▶ Problem details
Each entry below is to be printed verbatim.

Records contained in a dataset
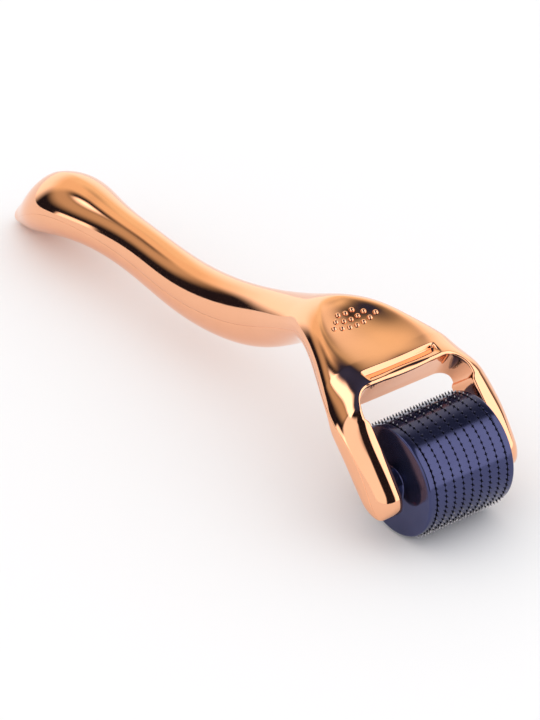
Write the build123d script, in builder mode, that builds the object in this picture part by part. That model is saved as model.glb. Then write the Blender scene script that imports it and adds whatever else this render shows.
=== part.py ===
"""A derma roller: a plated handle in two shells that holds a free-turning drum of needle discs.

+Z is up and X is the drum's axis. The handle lies along Y, with the drum at the -Y end.
The origin is under the middle of the object, on the surface that it stands on.
Millimetres throughout.
"""
import os
from math import cos, pi, sin

from build123d import *

# Drum
needle_tip_radius = 11.0
drum_radius = 10.5
drum_width = 19.2
pitch = 1.985
disc_count = 9
disc_thickness = 0.25
disc_root_radius = 9.9
needles_per_disc = 60
needle_base_width = 0.5
core_radius = 5.0
key_count = 4
key_width = 1.6
key_height = 1.0
cap_socket_depth = 1.0
collar_radius = 3.2
collar_height = 2.1
shaft_clearance = 0.05

# Axle
axle_radius = 1.0
axle_hold = 2.4
axle_end_chamfer = 0.2

# Handle
total_length = 142.0
handle_half_width = 16.3
arm_inner = 12.2
arm_tip_radius = 3.95
arm_tip_y, arm_tip_z = -3.1, 8.5
arm_slant = 57.2
edge_softness = 0.62
wall = 1.6

# Window between the arms: its wall leans back from the top edge to the lower edge
window_top_y, window_top_z = 8.3, 27.5
window_foot_y, window_foot_z = 11.8, 20.9
window_corner = 4.5

# Thumb pad: a shallow dish with grip dots behind a straight lip
dish_radius = 17.0
dish_y, dish_z = 20.6, 45.4
ledge_depth = 0.9
ledge_back_y = 11.2
dot_radius = 0.55
dot_pitch = 1.57
dot_rows = ((7, 22.7, 28.5), (5, 24.5, 28.8), (3, 26.4, 29.3))

# Places that follow from the dimensions above
roller_y = needle_tip_radius - total_length / 2
roller_z = needle_tip_radius
ring_width = pitch - disc_thickness
cap_width = (drum_width - (disc_count - 1) * pitch - disc_thickness) / 2
axle_length = 2 * (arm_inner + axle_hold)

# Stations along the handle, from the arm tips to the tail.
# Each is: distance behind the drum's axis, height, half width, half thickness.
stations = (
    (-5.8, 4.3, handle_half_width, 3.95),
    (-3.1, 8.5, handle_half_width, 3.95),
    (-0.5, 11.3, handle_half_width, 3.7),
    (1.9, 14.9, handle_half_width, 3.05),
    (4.7, 18.9, handle_half_width, 2.75),
    (7.2, 22.2, handle_half_width, 2.8),
    (10.2, 24.1, 16.0, 3.4),
    (14.5, 24.8, 14.6, 3.7),
    (20.0, 25.6, 11.4, 3.9),
    (26.0, 27.2, 7.5, 4.0),
    (30.5, 27.2, 5.7, 4.2),
    (35.0, 24.9, 5.0, 4.4),
    (40.0, 21.6, 5.0, 4.7),
    (50.0, 16.6, 5.3, 5.6),
    (62.0, 12.9, 5.4, 5.9),
    (75.0, 11.4, 5.2, 5.5),
    (90.0, 11.9, 4.95, 5.1),
    (102.0, 12.2, 6.1, 5.5),
    (112.0, 10.9, 7.8, 6.5),
    (120.0, 7.4, 7.6, 6.1),
    (125.8, 4.6, 5.9, 4.9),
    (129.93, 3.0, 3.0, 3.0),
)
grip_stations = stations[11:20]


def station_plane(row, index):
    """The cross plane at one station, square to the line between its two neighbours."""
    before = row[max(index - 1, 0)]
    after = row[min(index + 1, len(row) - 1)]
    along = Vector(0, after[0] - before[0], after[1] - before[1])
    y, z = row[index][0], row[index][1]
    return Plane(origin=(0, roller_y + y, z), x_dir=(1, 0, 0), z_dir=along)


def disc_outline():
    """The needle disc's edge: a narrow pointed tooth at every step round the root circle."""
    half_base = needle_base_width / 2 / disc_root_radius
    points = []
    for k in range(needles_per_disc):
        angle = 2 * pi * k / needles_per_disc - pi / 2
        for turn, radius in ((-half_base, disc_root_radius), (0, needle_tip_radius), (half_base, disc_root_radius)):
            points.append((radius * cos(angle + turn), radius * sin(angle + turn)))
    return points


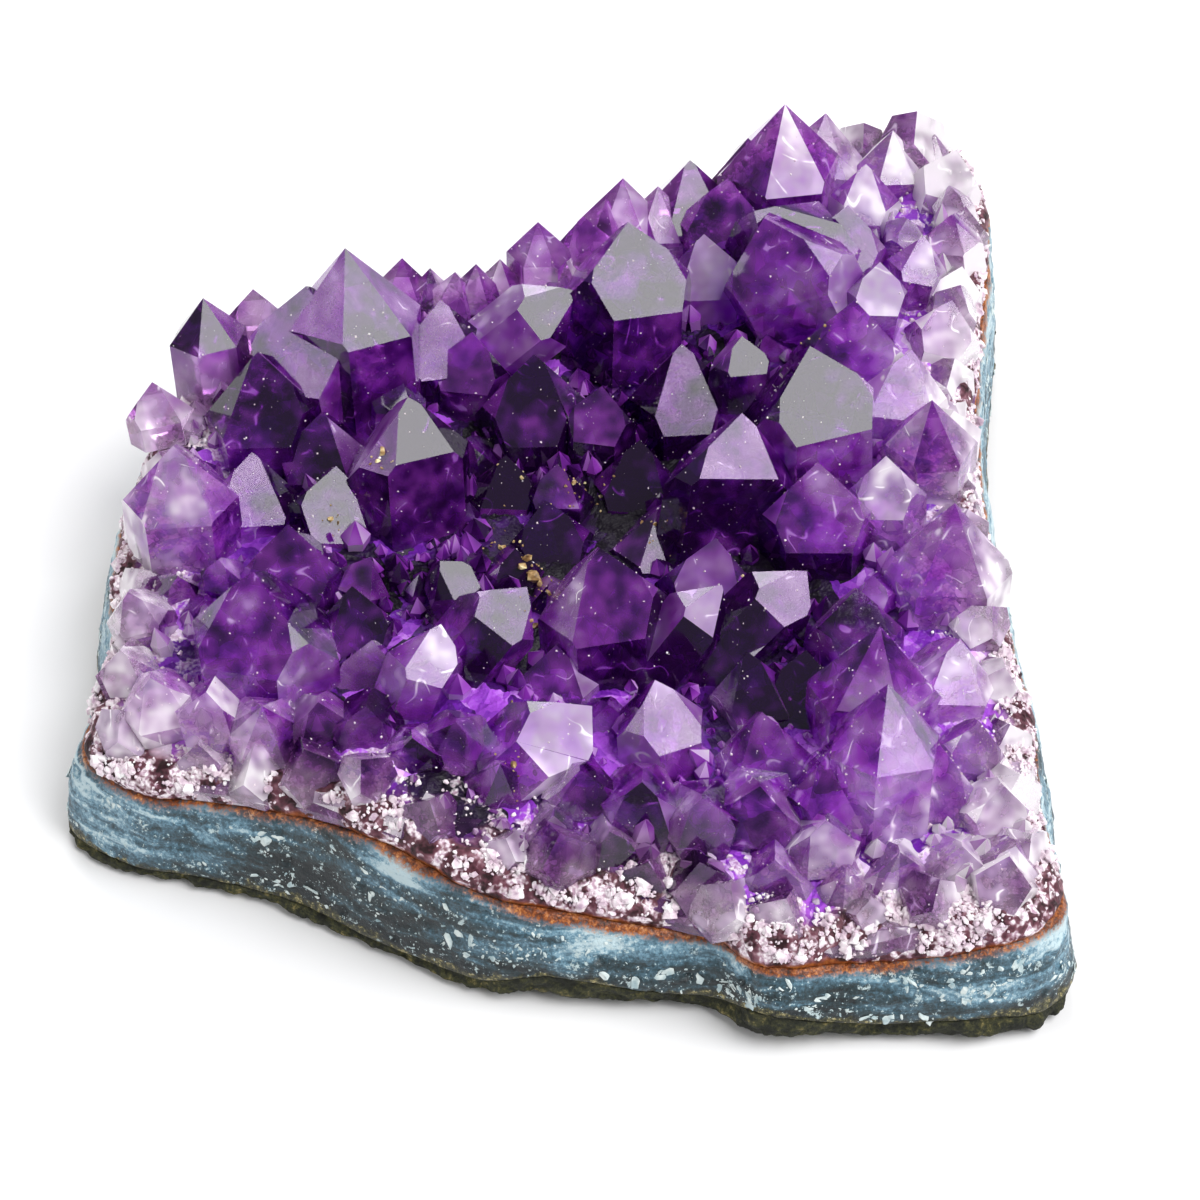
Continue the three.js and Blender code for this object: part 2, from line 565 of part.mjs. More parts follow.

▶ Response to this task
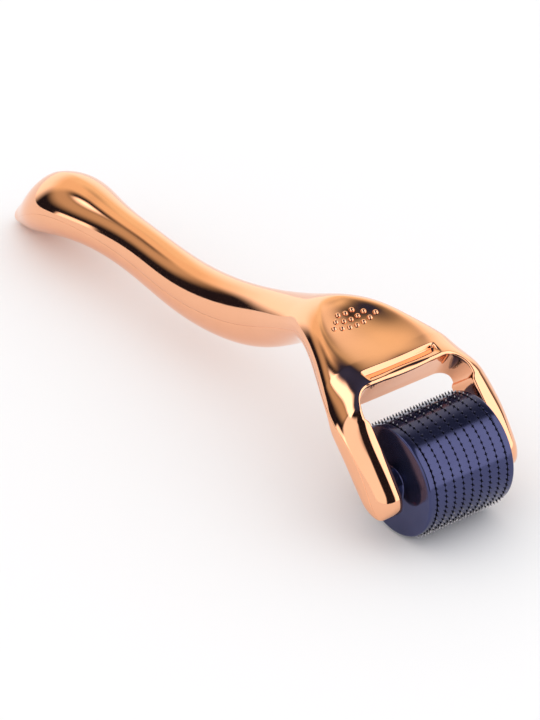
Write the build123d script, in builder mode, that builds the object in this picture part by part. That model is saved as model.glb. Then write the Blender scene script that imports it and adds whatever else this render shows.
=== part.py ===
"""A derma roller: a plated handle in two shells that holds a free-turning drum of needle discs.

+Z is up and X is the drum's axis. The handle lies along Y, with the drum at the -Y end.
The origin is under the middle of the object, on the surface that it stands on.
Millimetres throughout.
"""
import os
from math import cos, pi, sin

from build123d import *

# Drum
needle_tip_radius = 11.0
drum_radius = 10.5
drum_width = 19.2
pitch = 1.985
disc_count = 9
disc_thickness = 0.25
disc_root_radius = 9.9
needles_per_disc = 60
needle_base_width = 0.5
core_radius = 5.0
key_count = 4
key_width = 1.6
key_height = 1.0
cap_socket_depth = 1.0
collar_radius = 3.2
collar_height = 2.1
shaft_clearance = 0.05

# Axle
axle_radius = 1.0
axle_hold = 2.4
axle_end_chamfer = 0.2

# Handle
total_length = 142.0
handle_half_width = 16.3
arm_inner = 12.2
arm_tip_radius = 3.95
arm_tip_y, arm_tip_z = -3.1, 8.5
arm_slant = 57.2
edge_softness = 0.62
wall = 1.6

# Window between the arms: its wall leans back from the top edge to the lower edge
window_top_y, window_top_z = 8.3, 27.5
window_foot_y, window_foot_z = 11.8, 20.9
window_corner = 4.5

# Thumb pad: a shallow dish with grip dots behind a straight lip
dish_radius = 17.0
dish_y, dish_z = 20.6, 45.4
ledge_depth = 0.9
ledge_back_y = 11.2
dot_radius = 0.55
dot_pitch = 1.57
dot_rows = ((7, 22.7, 28.5), (5, 24.5, 28.8), (3, 26.4, 29.3))

# Places that follow from the dimensions above
roller_y = needle_tip_radius - total_length / 2
roller_z = needle_tip_radius
ring_width = pitch - disc_thickness
cap_width = (drum_width - (disc_count - 1) * pitch - disc_thickness) / 2
axle_length = 2 * (arm_inner + axle_hold)

# Stations along the handle, from the arm tips to the tail.
# Each is: distance behind the drum's axis, height, half width, half thickness.
stations = (
    (-5.8, 4.3, handle_half_width, 3.95),
    (-3.1, 8.5, handle_half_width, 3.95),
    (-0.5, 11.3, handle_half_width, 3.7),
    (1.9, 14.9, handle_half_width, 3.05),
    (4.7, 18.9, handle_half_width, 2.75),
    (7.2, 22.2, handle_half_width, 2.8),
    (10.2, 24.1, 16.0, 3.4),
    (14.5, 24.8, 14.6, 3.7),
    (20.0, 25.6, 11.4, 3.9),
    (26.0, 27.2, 7.5, 4.0),
    (30.5, 27.2, 5.7, 4.2),
    (35.0, 24.9, 5.0, 4.4),
    (40.0, 21.6, 5.0, 4.7),
    (50.0, 16.6, 5.3, 5.6),
    (62.0, 12.9, 5.4, 5.9),
    (75.0, 11.4, 5.2, 5.5),
    (90.0, 11.9, 4.95, 5.1),
    (102.0, 12.2, 6.1, 5.5),
    (112.0, 10.9, 7.8, 6.5),
    (120.0, 7.4, 7.6, 6.1),
    (125.8, 4.6, 5.9, 4.9),
    (129.93, 3.0, 3.0, 3.0),
)
grip_stations = stations[11:20]


def station_plane(row, index):
    """The cross plane at one station, square to the line between its two neighbours."""
    before = row[max(index - 1, 0)]
    after = row[min(index + 1, len(row) - 1)]
    along = Vector(0, after[0] - before[0], after[1] - before[1])
    y, z = row[index][0], row[index][1]
    return Plane(origin=(0, roller_y + y, z), x_dir=(1, 0, 0), z_dir=along)


def disc_outline():
    """The needle disc's edge: a narrow pointed tooth at every step round the root circle."""
    half_base = needle_base_width / 2 / disc_root_radius
    points = []
    for k in range(needles_per_disc):
        angle = 2 * pi * k / needles_per_disc - pi / 2
        for turn, radius in ((-half_base, disc_root_radius), (0, needle_tip_radius), (half_base, disc_root_radius)):
            points.append((radius * cos(angle + turn), radius * sin(angle + turn)))
    return points


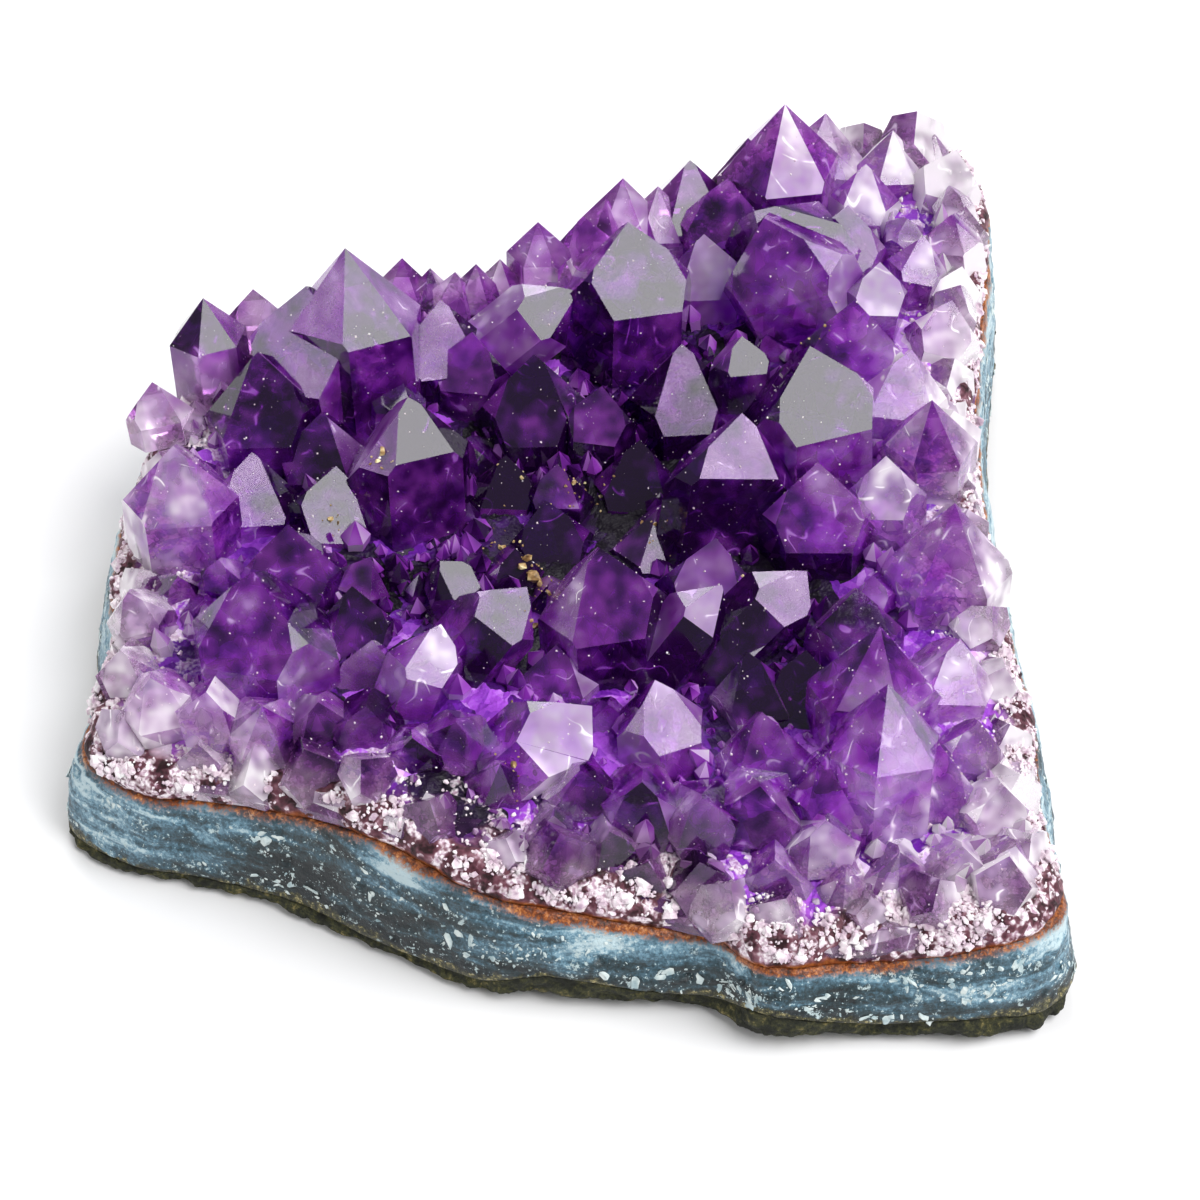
Continue the three.js and Blender code for this object: part 2, from line 565 of part.mjs. More parts follow.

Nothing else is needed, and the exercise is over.